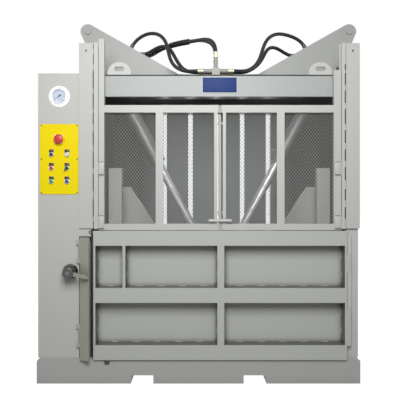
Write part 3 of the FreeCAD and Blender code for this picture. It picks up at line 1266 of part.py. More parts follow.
TEE_LEVEL = BEAM_TOP + TEE_RISE
TEE_STUB_TOP = TEE_LEVEL + TEE_STUB_RISE
BULKHEAD_FACE = CHAMBER_OFFSET - BULKHEAD_HALF_SPAN
BULKHEAD_LEFT = BULKHEAD_FACE - BULKHEAD_WIDTH
BULKHEAD_TOP = crosshead_edge_level(BULKHEAD_FACE)
BULKHEAD_BOTTOM = BULKHEAD_TOP - BULKHEAD_HEIGHT
SIDE_PORT_LEVEL = BULKHEAD_BOTTOM + BULKHEAD_HEIGHT / 2
ARCH_PORT_WAY = Vector(math.cos(math.radians(ARCH_PORT_ANGLE)), 0, math.sin(math.radians(ARCH_PORT_ANGLE)))
ARCH_PORT_FOOT = Vector(BULKHEAD_LEFT + BULKHEAD_HEIGHT * 0.4, PORT_DEPTHS[0], BULKHEAD_TOP - 4.0)
ARCH_PORT_END = ARCH_PORT_FOOT + ARCH_PORT_WAY * FITTING_LENGTH
ARCH_PORT_LEAD = ARCH_PORT_END + ARCH_PORT_WAY * HOSE_LEAD


def hose_tees():
    tees = []
    for depth, top in ((TEE_DEPTHS[0], TEE_STUB_TOP), (TEE_DEPTHS[1], TEE_STUB_TOP - TEE_STUB_STEP)):
        span = (TEE_X - TEE_HALF_LENGTH, TEE_X + TEE_HALF_LENGTH)
        pieces = [round_x(depth, TEE_LEVEL, FITTING_RADIUS, span)]
        pieces.append(round_z(TEE_X, depth, FITTING_RADIUS, (TEE_LEVEL, top)))
        middle = (TEE_X - 24.0, TEE_X + 24.0)
        reach = FITTING_RADIUS + 4.0
        pieces.append(block(middle, (depth - reach, depth + reach), (BEAM_TOP, TEE_LEVEL + reach)))
        tees.append(joined(pieces))
    return loose(tees)


def bulkhead(side_depths):
    """Make the left ported block between the crosshead plates, with its hose fittings."""
    # the lower outer corner is bevelled away where the barrel passes with the platen up
    corners = [
        (BULKHEAD_LEFT, BULKHEAD_TOP),
        (BULKHEAD_FACE, BULKHEAD_TOP),
        (BULKHEAD_FACE, BULKHEAD_BOTTOM),
        (BULKHEAD_LEFT + BULKHEAD_BEVEL, BULKHEAD_BOTTOM),
    ]
    pieces = [plate(corners, (CROSSHEAD_FRONT_INNER, CROSSHEAD_REAR_INNER))]
    side_span = (BULKHEAD_FACE, BULKHEAD_FACE + FITTING_LENGTH)
    for depth in side_depths:
        pieces.append(round_x(depth, SIDE_PORT_LEVEL, FITTING_RADIUS, side_span))
    foot = at(ARCH_PORT_FOOT.x, ARCH_PORT_FOOT.y, ARCH_PORT_FOOT.z)
    pieces.append(Part.makeCylinder(FITTING_RADIUS, FITTING_LENGTH, foot, ARCH_PORT_WAY))
    return joined(pieces)


def hose_bulkheads():
    return loose([bulkhead(PORT_DEPTHS), mirrored(bulkhead(PORT_DEPTHS[1:2]))])


def hose(name, route):
    """Make a hose along a route of (x, depth, z) points: straight runs joined by tangent arcs."""
    points = [at(x, depth, z) for x, depth, z in route]
    edges = []
    start = points[0]
    radii = []
    for before, corner, after in zip(points, points[1:], points[2:]):
        run_in = corner.sub(before)
        run_out = after.sub(corner)
        shorter = min(run_in.Length, run_out.Length)
        turn = run_in.getAngle(run_out)
        radius = HOSE_BEND_SHARE * shorter / math.tan(turn / 2)
        reach = HOSE_BEND_SHARE * shorter
        way_in = Vector(run_in).normalize()
        way_out = Vector(run_out).normalize()
        arc_start = corner.sub(way_in * reach)
        arc_end = corner.add(way_out * reach)
        inward = Vector(way_out.sub(way_in)).normalize()
        arc_middle = corner.add(inward * (math.hypot(radius, reach) - radius))
        edges.append(Part.LineSegment(start, arc_start).toShape())
        edges.append(Part.Arc(arc_start, arc_middle, arc_end).toShape())
        start = arc_end
        radii.append(round(radius))
    edges.append(Part.LineSegment(start, points[-1]).toShape())
    path = Part.Wire(edges)
    section = Part.Wire([Part.makeCircle(HOSE_RADIUS, points[0], points[1].sub(points[0]))])
    tube = path.makePipeShell([section], True, False)
    volume = math.pi * HOSE_RADIUS**2 * path.Length
    print(name, "length", round(path.Length), "radii", radii, "volume ratio", round(tube.Volume / volume, 4))
    return tube


def hose_route(start, start_lead, drawn, end_lead, end):
    """Fit a drawn run between a hose's two leads: each point takes its share of how far the leads moved."""
    last = len(drawn) - 1
    route = [start]
    for number, point in enumerate(drawn):
        share = number / last
        moves = [
            (near - first) * (1 - share) + (far - final) * share
            for near, first, far, final in zip(start_lead, drawn[0], end_lead, drawn[last])
        ]
        route.append(tuple(value + move for value, move in zip(point, moves)))
    return route + [end]


LEFT_SIDE_PORT = BULKHEAD_FACE + FITTING_LENGTH
RIGHT_SIDE_PORT = 2 * CHAMBER_OFFSET - LEFT_SIDE_PORT
RIGHT_ARCH_END = 2 * CHAMBER_OFFSET - ARCH_PORT_END.x
RIGHT_ARCH_LEAD = 2 * CHAMBER_OFFSET - ARCH_PORT_LEAD.x
TEE_LEFT = TEE_X - TEE_HALF_LENGTH
TEE_RIGHT = TEE_X + TEE_HALF_LENGTH
SECOND_STUB_TOP = TEE_STUB_TOP - TEE_STUB_STEP

HOSE_ROUTES = {
    "left_arch_hose": hose_route(
        (ARCH_PORT_END.x, PORT_DEPTHS[0], ARCH_PORT_END.z),
        (ARCH_PORT_LEAD.x, PORT_DEPTHS[0], ARCH_PORT_LEAD.z),
        [
            (-436.4, 410, 2141.4),
            (-412, 407, 2170),
            (-377, 400, 2194),
            (-336, 389, 2208),
            (-292, 373, 2207),
            (-252, 352, 2188),
            (-222, 328, 2152),
            (-204, 300, 2106),
            (-194, 270, 2056),
            (-182, 240, 2008),
            (-164, 210, 1968),
            (-138, 180, 1938),
            (-106, 148, 1916),
            (-74, 118, 1903),
            (-44, 94, 1897.5),
            (-12, 78, 1896),
        ],
        (TEE_LEFT - TEE_LEAD, TEE_DEPTHS[0], TEE_LEVEL),
        (TEE_LEFT, TEE_DEPTHS[0], TEE_LEVEL),
    ),
    "left_low_hose": hose_route(
        (LEFT_SIDE_PORT, PORT_DEPTHS[0], SIDE_PORT_LEVEL),
        (LEFT_SIDE_PORT + HOSE_LEAD, PORT_DEPTHS[0], SIDE_PORT_LEVEL),
        [
            (-354, 410, 2076.4),
            (-318, 402, 2092),
            (-282, 388, 2110),
            (-246, 370, 2119),
            (-212, 346, 2112),
            (-184, 316, 2086),
            (-163, 282, 2046),
            (-140, 244, 1998),
            (-114, 208, 1953),
            (-86, 172, 1921),
            (-50, 140, 1903),
            (-12, 120, 1896),
        ],
        (TEE_LEFT - TEE_LEAD, TEE_DEPTHS[1], TEE_LEVEL),
        (TEE_LEFT, TEE_DEPTHS[1], TEE_LEVEL),
    ),
    "supply_hose_one": hose_route(
        (LEFT_SIDE_PORT, PORT_DEPTHS[1], SIDE_PORT_LEVEL),
        (LEFT_SIDE_PORT + HOSE_LEAD, PORT_DEPTHS[1], SIDE_PORT_LEVEL),
        [
            (-354, 450, 2076.4),
            (-314, 444, 2086),
            (-270, 428, 2103),
            (-222, 400, 2117),
            (-170, 362, 2125),
            (-114, 316, 2126),
            (-56, 266, 2123),
            (0, 216, 2121),
            (44, 172, 2116),
            (78, 132, 2098),
            (98, 98, 2064),
            (106, 78, 2020),
        ],
        (TEE_X, TEE_DEPTHS[0], TEE_STUB_TOP + TEE_LEAD),
        (TEE_X, TEE_DEPTHS[0], TEE_STUB_TOP),
    ),
    "supply_hose_two": hose_route(
        (LEFT_SIDE_PORT, PORT_DEPTHS[2], SIDE_PORT_LEVEL),
        (LEFT_SIDE_PORT + HOSE_LEAD, PORT_DEPTHS[2], SIDE_PORT_LEVEL),
        [
            (-354, 490, 2076.4),
            (-314, 484, 2089),
            (-272, 466, 2110),
            (-224, 434, 2128),
            (-170, 392, 2137),
            (-112, 344, 2138),
            (-54, 294, 2134),
            (2, 246, 2128),
            (50, 204, 2113),
            (84, 168, 2086),
            (102, 140, 2046),
            (106, 120, 1998),
        ],
        (TEE_X, TEE_DEPTHS[1], SECOND_STUB_TOP + TEE_LEAD),
        (TEE_X, TEE_DEPTHS[1], SECOND_STUB_TOP),
    ),
    "right_arch_hose": hose_route(
        (RIGHT_ARCH_END, PORT_DEPTHS[0], ARCH_PORT_END.z),
        (RIGHT_ARCH_LEAD, PORT_DEPTHS[0], ARCH_PORT_LEAD.z),
        [
            (696.4, 410, 2141.4),
            (672, 407, 2166),
            (636, 400, 2185),
            (594, 390, 2197),
            (550, 376, 2203),
            (507, 357, 2197),
            (468, 334, 2175),
            (438, 308, 2138),
            (418, 280, 2092),
            (403, 250, 2044),
            (386, 220, 1998),
            (362, 190, 1958),
            (332, 160, 1928),
            (298, 130, 1908),
            (262, 100, 1898.5),
            (224, 78, 1896),
        ],
        (TEE_RIGHT + TEE_LEAD, TEE_DEPTHS[0], TEE_LEVEL),
        (TEE_RIGHT, TEE_DEPTHS[0], TEE_LEVEL),
    ),
    "right_low_hose": hose_route(
        (RIGHT_SIDE_PORT, PORT_DEPTHS[1], SIDE_PORT_LEVEL),
        (RIGHT_SIDE_PORT - HOSE_LEAD, PORT_DEPTHS[1], SIDE_PORT_LEVEL),
        [
            (614, 450, 2076.4),
            (578, 442, 2092),
            (542, 426, 2110),
            (506, 404, 2120),
            (472, 376, 2113),
            (446, 344, 2087),
            (426, 308, 2048),
            (404, 272, 2004),
            (372, 236, 1962),
            (334, 200, 1930),
            (298, 168, 1910),
            (260, 138, 1899),
            (224, 120, 1896),
        ],
        (TEE_RIGHT + TEE_LEAD, TEE_DEPTHS[1], TEE_LEVEL),
        (TEE_RIGHT, TEE_DEPTHS[1], TEE_LEVEL),
    ),
}

# ---------------------------------------------------------------- the parts

PARTS = {
    "base_frame": base_frame,
    "chamber_floor": chamber_floor,
    "left_side_frame": left_side_frame,
    "right_side_frame": right_side_frame,
    "rear_wall": rear_wall,
    "front_top_beam": front_top_beam,
    "rear_top_beam": rear_top_beam,
    "front_crosshead_plate": front_crosshead_plate,
    "rear_crosshead_plate": rear_crosshead_plate,
    "cylinder_pins": cylinder_pins,
    "lifting_lugs": lifting_lugs,
    "left_barrel": lambda: barrel(0),
    "right_barrel": lambda: barrel(1),
    "left_rod": lambda: rod(0),
    "right_rod": lambda: rod(1),
    "platen": platen,
    "rod_bracket": rod_bracket,
    "platen_masts": platen_masts,
    "gate_frame": gate_frame,
    "gate_mesh": gate_mesh,
    "gate_shoes": gate_shoes,
    "gate_latch": gate_latch,
    "gate_guides": gate_guides,
    "counterweight_boxes": counterweight_boxes,
    "left_pulley": lambda: pulley(0),
    "right_pulley": lambda: pulley(1),
    "left_counterweight": lambda: counterweight(0),
    "right_counterweight": lambda: counterweight(1),
    "chamber_door": chamber_door,
    "hinge_pins": hinge_pins,
    "door_rest": door_rest,
    "lock_bar": lock_bar,
    "lock_hub": lock_hub,
    "lock_lever": lock_lever,
    "cabinet_shell": cabinet_shell,
    "cabinet_side_cover": cabinet_side_cover,
    "oil_tank": oil_tank,
    "electric_motor": electric_motor,
    "gear_pump": gear_pump,
    "valve_block": valve_block,
    "electrical_panel": electrical_panel,
    "control_plate": control_plate,
    "control_bezels": control_bezels,
    "stop_button": stop_button,
    "black_button": lambda: push_button(0, BUTTON_PROUD),
    "signal_lamp": lambda: push_button(1, BUTTON_PROUD - 2.0),
    "red_button": lambda: push_button(2, BUTTON_PROUD),
    "selector_knob": selector_knob,
    "green_button": lambda: push_button(4, BUTTON_PROUD),
    "blue_button": lambda: push_button(5, BUTTON_PROUD),
    "gauge_body": gauge_body,
    "gauge_needle": gauge_needle,
    "hose_tees": hose_tees,
    "hose_bulkheads": hose_bulkheads,
}

os.makedirs("parts", exist_ok=True)

for name, make in PARTS.items():
    make().exportStep("parts/" + name + ".step")

for name, route in HOSE_ROUTES.items():
    hose(name, route).exportStep("parts/" + name + ".step")
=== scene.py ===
# %% [markdown]
# # A recycling baler, dressed around its CAD frame
# The baler presses cardboard and film into bales. Its solids come from the CAD pack, and this file adds
# what a solid does not say: the paint, the chrome, the rubber, the fine net of the gate, the weld beads,
# the screws and the dials. Everything is in metres, X to the right, Y into the chamber and Z up, so a new
# piece goes where the CAD says.

# %% Load the frame
import math

import bmesh
import bpy
from mathutils import Matrix, Vector


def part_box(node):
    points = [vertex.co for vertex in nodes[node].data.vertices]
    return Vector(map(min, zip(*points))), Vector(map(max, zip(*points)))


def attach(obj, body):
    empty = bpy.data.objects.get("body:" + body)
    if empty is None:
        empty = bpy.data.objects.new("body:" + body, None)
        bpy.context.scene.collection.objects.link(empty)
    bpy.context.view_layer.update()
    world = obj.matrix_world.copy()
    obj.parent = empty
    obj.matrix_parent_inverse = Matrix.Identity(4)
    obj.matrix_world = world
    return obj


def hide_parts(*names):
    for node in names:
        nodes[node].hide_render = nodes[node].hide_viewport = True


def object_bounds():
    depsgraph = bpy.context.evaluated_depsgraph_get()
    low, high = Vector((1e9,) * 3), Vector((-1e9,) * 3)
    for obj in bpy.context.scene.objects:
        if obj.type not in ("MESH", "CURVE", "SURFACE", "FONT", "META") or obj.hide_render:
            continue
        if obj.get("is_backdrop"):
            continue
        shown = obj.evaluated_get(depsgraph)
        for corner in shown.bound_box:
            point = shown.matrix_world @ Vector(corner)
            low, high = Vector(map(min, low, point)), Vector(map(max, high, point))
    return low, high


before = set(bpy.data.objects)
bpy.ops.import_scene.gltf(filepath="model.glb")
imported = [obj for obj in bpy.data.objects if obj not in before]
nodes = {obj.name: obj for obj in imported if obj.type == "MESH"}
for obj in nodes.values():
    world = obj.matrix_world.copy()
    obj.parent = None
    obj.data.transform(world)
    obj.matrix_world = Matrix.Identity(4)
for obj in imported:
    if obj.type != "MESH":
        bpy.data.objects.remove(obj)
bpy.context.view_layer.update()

# %% [markdown]
# ## The camera
# The photograph looks straight at the front, level, from about half the baler's height. A camera needs only
# a place, a turn of 90 degrees about X to look along +Y, and a lens. Six millimetres of the front plane
# fall on one pixel of a 400 pixel picture, which a 55.5 mm lens gives from 3.7 m away.

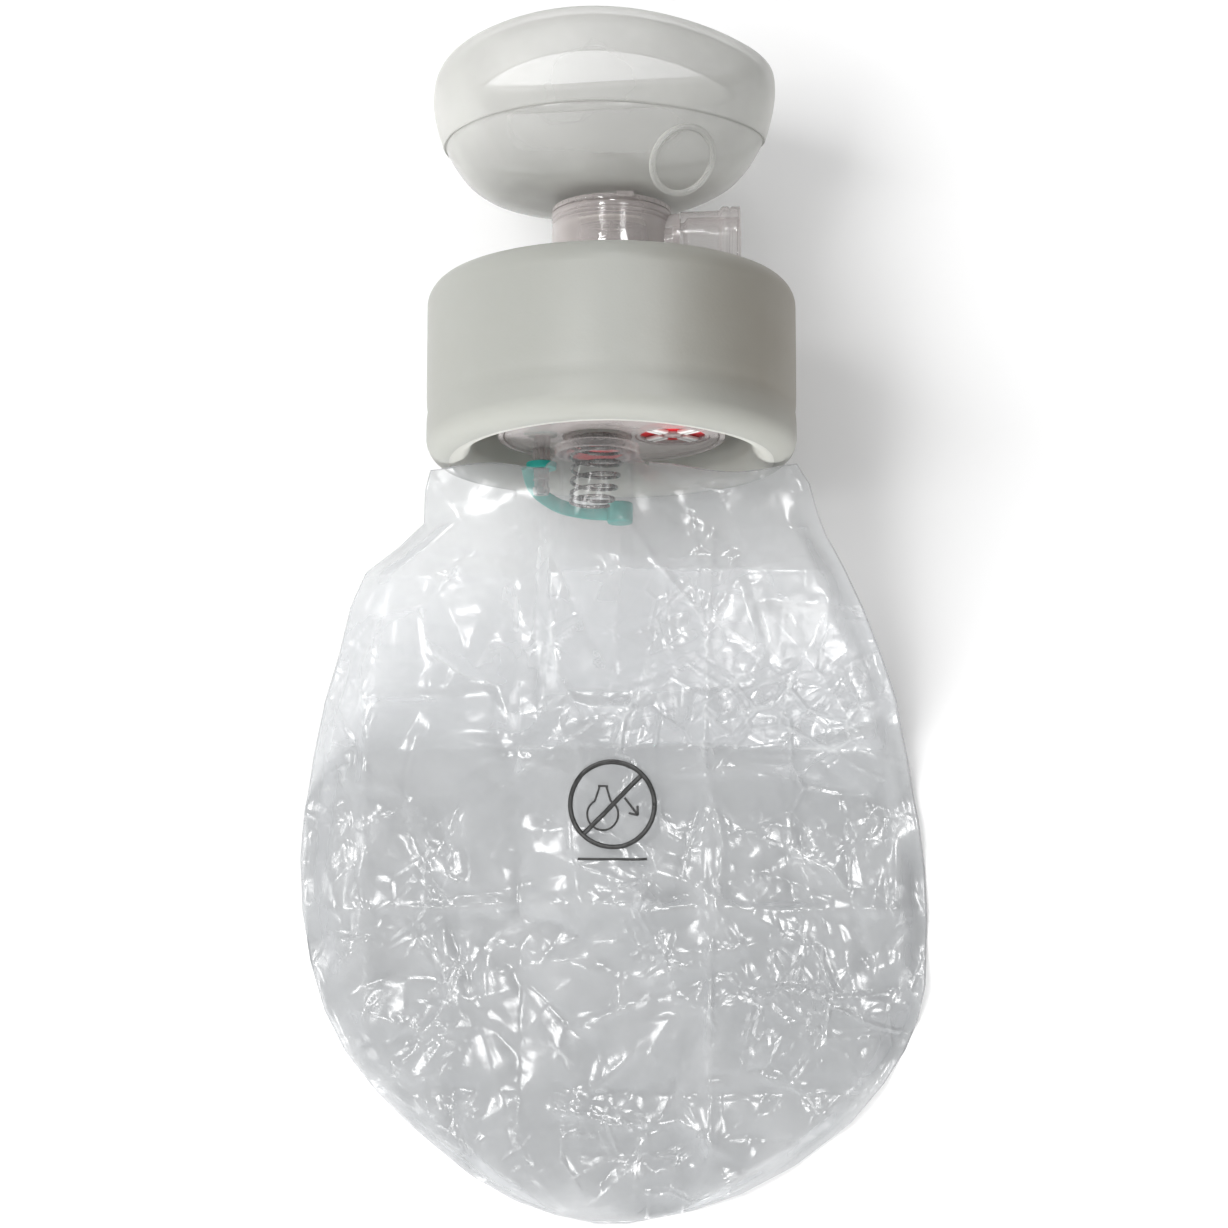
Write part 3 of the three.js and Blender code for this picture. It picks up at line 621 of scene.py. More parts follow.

....

**Task description**
Retype, exactly and in full, the lines above from the one containing "for name, route" through the one containing "nodes[node].hide_render = nodes[node].hide_viewport".

**The answer**
for name, route in HOSE_ROUTES.items():
    hose(name, route).exportStep("parts/" + name + ".step")
=== scene.py ===
# %% [markdown]
# # A recycling baler, dressed around its CAD frame
# The baler presses cardboard and film into bales. Its solids come from the CAD pack, and this file adds
# what a solid does not say: the paint, the chrome, the rubber, the fine net of the gate, the weld beads,
# the screws and the dials. Everything is in metres, X to the right, Y into the chamber and Z up, so a new
# piece goes where the CAD says.

# %% Load the frame
import math

import bmesh
import bpy
from mathutils import Matrix, Vector


def part_box(node):
    points = [vertex.co for vertex in nodes[node].data.vertices]
    return Vector(map(min, zip(*points))), Vector(map(max, zip(*points)))


def attach(obj, body):
    empty = bpy.data.objects.get("body:" + body)
    if empty is None:
        empty = bpy.data.objects.new("body:" + body, None)
        bpy.context.scene.collection.objects.link(empty)
    bpy.context.view_layer.update()
    world = obj.matrix_world.copy()
    obj.parent = empty
    obj.matrix_parent_inverse = Matrix.Identity(4)
    obj.matrix_world = world
    return obj


def hide_parts(*names):
    for node in names:
        nodes[node].hide_render = nodes[node].hide_viewport = True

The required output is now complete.